Perpustakaan Digital ITB

An integrated modelling approach between geomechanical aspects and conventional fluid flow simulation is imperative in planning shale gas reservoir development, particularly due to the involvement of horizontal well drilling and hydraulic fracturing for production completion which requires a good understanding of the geomechanical prognosis from the reservoir. A geomechanical coupling must be implemented towards fluid flow simulation models to account for changes in geomechanical properties induced by fluid flow and pressure drainage effects. Among numerous coupling methods, the fully coupled approach offers better stability in terms of iteration convergence though at the expense of higher computational capacity. While different mathematical formulations are readily available, they involve rigorous physical descriptions that would put additional burden into computational time. In this study, we attempt to conduct geomechanical coupling of fluid flow model using a relatively simple fully coupled scheme utilizing the ordinary porous flow equation, time-dependent rock mass conservation, and linear elasticity equation.

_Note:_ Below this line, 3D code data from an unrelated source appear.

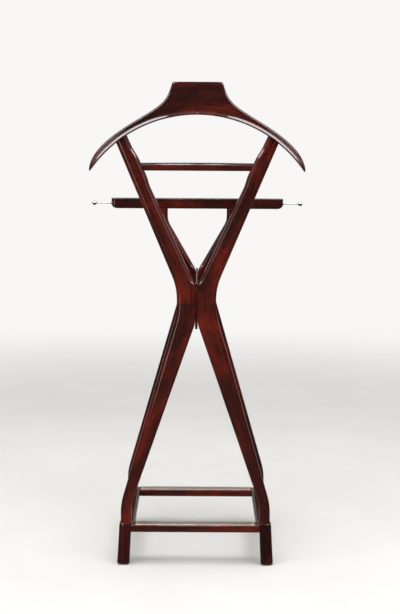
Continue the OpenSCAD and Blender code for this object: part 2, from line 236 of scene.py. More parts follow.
def place(piece, body, slot, material, *nodes):
    """Puts a piece on its body, in place of CAD nodes, with its finish."""
    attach(piece, body)
    if nodes:
        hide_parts(*nodes)
    piece.data.materials.clear()
    piece.data.materials.append(material)
    return piece


# ---- Limbs: lofts between two rails drawn on the front of the stand ----

SEAM_END = ((0.0, 0.45 * MM), (0.45 * MM, 0.0))
ROUND_END = (
    (0.0, 1.8 * MM),
    (0.25 * MM, 1.0 * MM),
    (0.8 * MM, 0.4 * MM),
    (1.8 * MM, 0.0),
)


class Rail:
    """A path of (x, z) points that is read by its share of the way along it."""

    def __init__(self, points):
        self.points = np.array(points, float)
        steps = np.hypot(*np.diff(self.points, axis=0).T)
        self.length = steps.sum()
        self.shares = np.concatenate([[0], np.cumsum(steps)]) / self.length

    def at(self, share):
        x = np.interp(share, self.shares, self.points[:, 0])
        z = np.interp(share, self.shares, self.points[:, 1])
        return np.array([x, z])


def thinned(shares, least, most):
    """Sorted shares, with close ones dropped and long gaps filled."""
    kept = [0.0]
    for share in sorted(shares) + [1.0]:
        gap = share - kept[-1]
        if gap < least and share < 1:
            continue
        parts = max(1, math.ceil(gap / most))
        start = kept[-1]
        kept += [start + gap * (k + 1) / parts for k in range(parts)]
    return kept


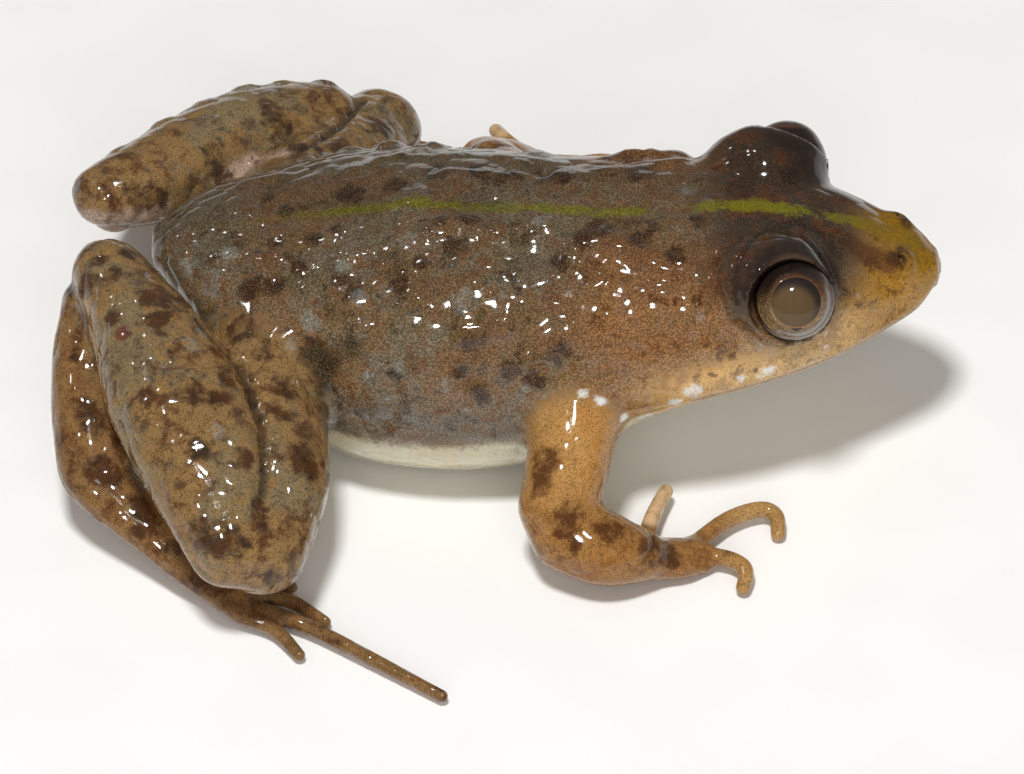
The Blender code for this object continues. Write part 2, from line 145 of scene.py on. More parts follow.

The finite element method (FEM) is applied for discretization over tetrahedral grid blocks that have been tailored to match Barnett shale gas production. Using this coupled model, we demonstrate the simulation of stress evolution from multistage fractured wells under different sensitivity studies, including the number of fracture stages and horizontal well spacing. It is shown that the utilization of this approach produces a consistent result with the theoretical stress behavior and production outcomes.